Thursday, September 10, 2009

Whole-Hearted Searching

In Jeremiah 29:13-14, it says, "You will seek me and find me when you seek me with all your heart. I will be found by you," declares the Lord, "and will bring you back from captivity."

Seek, search with all your heart. And He will be found and he will rescue. Sometimes I have half-heartedly searched. Half-hearted prayers, or prayers and searching with my "fine print conditions". But in whole-hearted seeking Him, He will be found, and He will set free. A spirit set free can even be free in physical captivity. It is a miracle.

We recently watched the movie Prince Caspian with our kids. Luci continues to look for the lion King, Aslan, to come to their rescue. She continues to search when the others have given up, believe he has abandoned them, or even no longer believe he even exists. There is a conversation Luci has with her brother Peter after she has had a glimpse of Aslan.

Peter says, "Why wouldn't I have seen Aslan?"

Luci replies, "Because you weren't looking."

And then in a conversation with her older sister Susan, the elder asks the same question as her brother. To which Luci says, "Maybe you didn't want to."

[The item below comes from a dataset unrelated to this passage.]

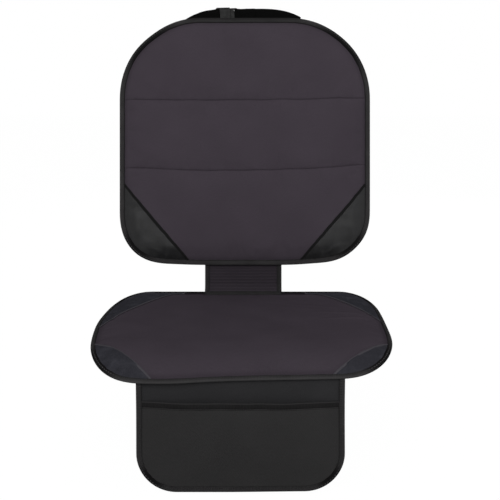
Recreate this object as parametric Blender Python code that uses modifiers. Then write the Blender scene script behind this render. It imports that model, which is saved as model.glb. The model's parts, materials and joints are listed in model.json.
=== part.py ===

C.S. Lewis chronicles a childrens story that reflects the true story of God's word. We could dismiss both as foolish children's stories. Or we could embrace His Word as truth, seek Him, and He would be found by us when we look for Him with our whole heart. "I will be found by you" shows that He allows Himself to be found, He reveals Himself, when He knows we are at last searching with our whole heart.

I have been Peter not looking. I have been Susan not wanting. And I have been Luci searching with childlike faith with my whole heart. And He has been found by me again and again. And it has been a homecoming-embracing taste of a home I have not yet fully known. Yet it feels like home~more delightful each time I search and He is found.